#### WHAT IS REQUIRED:
Begin with the line that contains "front = build_panel(True)" and end with the line that contains "for node in": copy that span of lines exactly, and nothing outside it.

#### DATASET EXCERPT:
----------
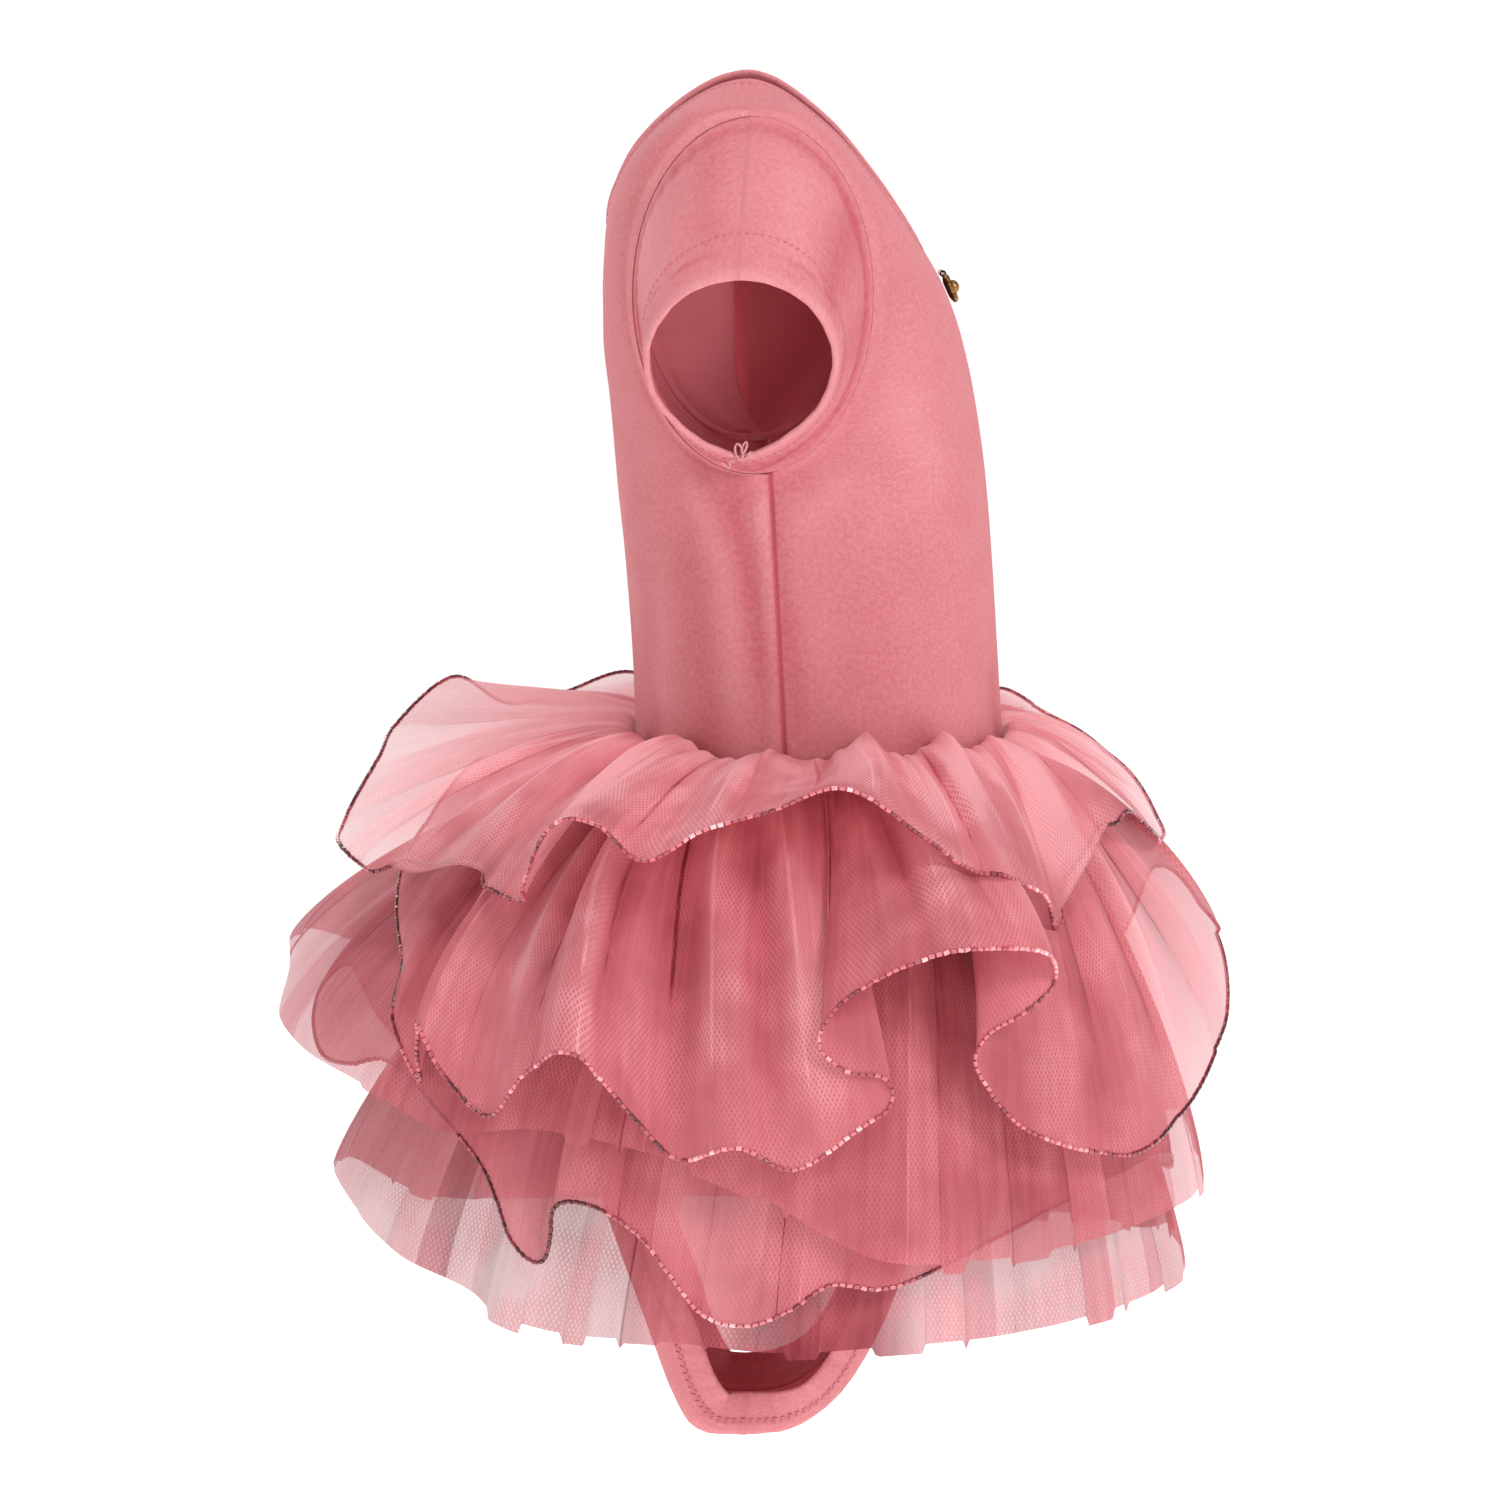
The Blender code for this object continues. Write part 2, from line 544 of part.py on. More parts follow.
def build_tier(index, tier, panels):
    """A wavy ring of tulle from the waist seam to its hem."""
    name, table, bow, late, puff, columns, gather = tier
    turn, hem_reach, hem_drop = hem_line(table, columns).T
    step = np.arange(columns)
    waist_turn = 0.5 * turn + 0.5 * (turn[0] + 2 * np.pi * step / columns)
    stack = index * TIER_PITCH
    start = waist_reach(waist_turn, WAIST_Z - stack, panels) + 2 * SEAM_GAP
    pleat = gather * np.where(step % 2, -1, 1) * (0.75 + 0.25 * np.sin(2.3 * step))
    levels = []
    for part in TIER_LEVELS:
        reach = start + (hem_reach - start) * (1 - (1 - part) ** bow)
        drop = (stack + (hem_drop - stack) * part ** late
                - puff * np.sin(np.pi * part ** 0.7) + pleat * part)
        side = waist_turn + (turn - waist_turn) * part ** 0.8
        levels.append(np.stack([reach * np.sin(side), SKIRT_AXIS_Y - reach * np.cos(side),
                                WAIST_Z - drop], axis=1))
    outer = np.array(levels)
    normal = grid_normals(outer, ring=True)
    if np.mean(normal[:, :, 2]) < 0:
        normal = -normal
    normal[0] = (0, 0, 1)
    obj = add_ring(name, outer, outer - normal * TULLE_WALL)
    paint(obj, name, TULLE_COLOUR, 0.6)


def build_charm(chest):
    """Rosette seated on the chest, turned to the cloth's slope there."""
    line = chest[NECK_ROWS:, 0]
    reach = CHARM_SLOPE_SPAN / 2
    centre_y, upper_y, lower_y = (
        np.interp(-CHARM_Z + d, -line[:, 2], line[:, 1]) for d in (0, -reach, reach))
    along = np.array((0, upper_y - lower_y, CHARM_SLOPE_SPAN))
    along /= np.linalg.norm(along)
    out = np.cross(along, (1.0, 0, 0))
    out *= -np.sign(out[1])
    seat = np.array((0, centre_y, CHARM_Z)) + out * CHARM_SEAT
    angle = np.linspace(0, 2 * np.pi, CHARM_AROUND, endpoint=False)[:, None]
    rings = []
    for height, radius, petal in CHARM_PROFILE:
        around = radius + petal * np.cos(CHARM_PETALS * angle)
        rings.append(seat + out * height
                     + around * (np.cos(angle) * (1.0, 0, 0) + np.sin(angle) * along))
    faces = []
    for ring in range(len(rings) - 1):
        for step in range(CHARM_AROUND):
            a = ring * CHARM_AROUND + step
            b = ring * CHARM_AROUND + (step + 1) % CHARM_AROUND
            faces.append((a, b, b + CHARM_AROUND, a + CHARM_AROUND))
    last = (len(rings) - 1) * CHARM_AROUND
    faces += [tuple(range(CHARM_AROUND)), tuple(range(last, last + CHARM_AROUND))]
    paint(add_mesh("charm", np.concatenate(rings), faces), "charm", BRASS_COLOUR, 0.4, 1.0)


front = build_panel(True)
back = build_panel(False)
for label, (points, normal) in (("front", front), ("back", back)):
    panel = add_panel(label, points, points - normal * JERSEY_WALL)
    paint(panel, label, JERSEY_COLOUR, 0.85)
add_band("neck_band", neck_loop(front, back), NECK_BAND_WIDTH, 0.0, SEAM_GAP)
for label, side, rings in (("left", 1, LEFT_SLEEVE), ("right", -1, RIGHT_SLEEVE)):
    build_sleeve("sleeve_" + label, side, rings)
    add_band("leg_band_" + label, leg_loop(front, back, side), LEG_BAND_WIDTH, -LEG_BAND_PULL,
             2 * SEAM_GAP)
for index, tier in enumerate(TIERS):
    build_tier(index, tier, (front, back))
build_charm(front[0])
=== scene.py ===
import math
import bpy
import bmesh
import numpy as np
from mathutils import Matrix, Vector


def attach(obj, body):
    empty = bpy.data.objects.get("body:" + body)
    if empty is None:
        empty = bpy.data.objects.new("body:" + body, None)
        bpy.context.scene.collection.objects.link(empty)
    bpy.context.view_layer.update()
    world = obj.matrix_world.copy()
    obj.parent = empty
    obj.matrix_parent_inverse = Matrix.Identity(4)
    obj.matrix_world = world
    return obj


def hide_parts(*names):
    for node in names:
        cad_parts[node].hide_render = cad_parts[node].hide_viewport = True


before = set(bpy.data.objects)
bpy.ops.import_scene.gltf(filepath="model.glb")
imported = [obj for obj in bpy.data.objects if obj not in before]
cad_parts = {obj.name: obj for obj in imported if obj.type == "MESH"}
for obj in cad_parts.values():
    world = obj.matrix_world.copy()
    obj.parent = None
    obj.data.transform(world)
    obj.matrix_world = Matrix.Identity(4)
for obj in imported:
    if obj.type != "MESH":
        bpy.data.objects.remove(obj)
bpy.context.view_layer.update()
mm = 0.001
sharpAngle = math.radians(50)     # edges steeper than this stay crisp
print("frame loaded:", ", ".join(sorted(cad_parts)))


# camera, floor and light: everything here is in metres

def toLinear(hexColour):
    # sRGB hex to linear light: c/12.92 in the toe, ((c+0.055)/1.055)^2.4 above it
    parts = [int(hexColour[i:i + 2], 16) / 255 for i in (1, 3, 5)]
    return [c / 12.92 if c <= 0.04045 else ((c + 0.055) / 1.055) ** 2.4 for c in parts] + [1.0]


def addNode(tree, kind, inputs=None, **settings):
    # one node: its settings, then each input by name or number, a socket or a value
    node = tree.nodes.new(kind)
    for name, value in settings.items():
        setattr(node, name, value)
    for key, value in (inputs or {}).items():
        if isinstance(value, bpy.types.NodeSocket):
            tree.links.new(value, node.inputs[key])
        else:
            node.inputs[key].default_value = value
    return node


def newMaterial(name, sockets):
    # constants go on the shader's own sockets, hex colours through toLinear
    material = bpy.data.materials.new(name)
    material.use_nodes = True
    tree = material.node_tree
    shader = tree.nodes["Principled BSDF"]
    for key, value in sockets.items():
        shader.inputs[key].default_value = toLinear(value) if isinstance(value, str) else value
    return material, tree, shader


def setStops(ramp, stops):
    # colours along a ramp, from rows of place and sRGB hex
    for element, (place, colour) in zip(ramp.elements, (stops[0], stops[-1])):
        element.position, element.color = place, toLinear(colour)
    for place, colour in stops[1:-1]:
        ramp.elements.new(place).color = toLinear(colour)


studio = {
    "distance": 2.8,            # camera to the garment
    "downTilt": 6.6,            # degrees the camera looks down
    "pictureWidth": 0.5348,     # width seen at the garment
    "target": (0.0, -0.002476, -0.2407),
    "sensorWidth": 36.0, "farthest": 200.0,
    "room": "#FFFDFB",
    "horizon": 0.95, "zenith": 0.22,     # room brightness round the horizon and overhead
    "dimFrom": 0.12, "dimTo": 0.5,       # heights of the view line, between which it falls
    "floorZ": -0.78,
    "floorSize": 90.0,
    "floor": {"Base Color": "#F6F5F4", "Roughness": 0.9, "Emission Color": "#FFFFFF",
              "Emission Strength": 0.76},
    # name, place, aimed at, size, watts
    "lamps": [
        ("keySoftbox", (-2.1, -1.9, 1.6), (0.0, -0.02, -0.2), 1.2, 46.0),
        ("fillSoftbox", (-1.7, 2.2, 0.3), (0.0, 0.0, -0.28), 1.6, 4.0),
        ("topSoftbox", (-0.2, 0.2, 2.3), (0.0, 0.0, -0.2), 1.3, 34.0),
        ("farSoftbox", (2.4, 0.6, 0.9), (0.0, 0.0, -0.25), 1.4, 12.0),
    ],
}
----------
#### EXERCISE OUTPUT:
front = build_panel(True)
back = build_panel(False)
for label, (points, normal) in (("front", front), ("back", back)):
    panel = add_panel(label, points, points - normal * JERSEY_WALL)
    paint(panel, label, JERSEY_COLOUR, 0.85)
add_band("neck_band", neck_loop(front, back), NECK_BAND_WIDTH, 0.0, SEAM_GAP)
for label, side, rings in (("left", 1, LEFT_SLEEVE), ("right", -1, RIGHT_SLEEVE)):
    build_sleeve("sleeve_" + label, side, rings)
    add_band("leg_band_" + label, leg_loop(front, back, side), LEG_BAND_WIDTH, -LEG_BAND_PULL,
             2 * SEAM_GAP)
for index, tier in enumerate(TIERS):
    build_tier(index, tier, (front, back))
build_charm(front[0])
=== scene.py ===
import math
import bpy
import bmesh
import numpy as np
from mathutils import Matrix, Vector


def attach(obj, body):
    empty = bpy.data.objects.get("body:" + body)
    if empty is None:
        empty = bpy.data.objects.new("body:" + body, None)
        bpy.context.scene.collection.objects.link(empty)
    bpy.context.view_layer.update()
    world = obj.matrix_world.copy()
    obj.parent = empty
    obj.matrix_parent_inverse = Matrix.Identity(4)
    obj.matrix_world = world
    return obj


def hide_parts(*names):
    for node in names:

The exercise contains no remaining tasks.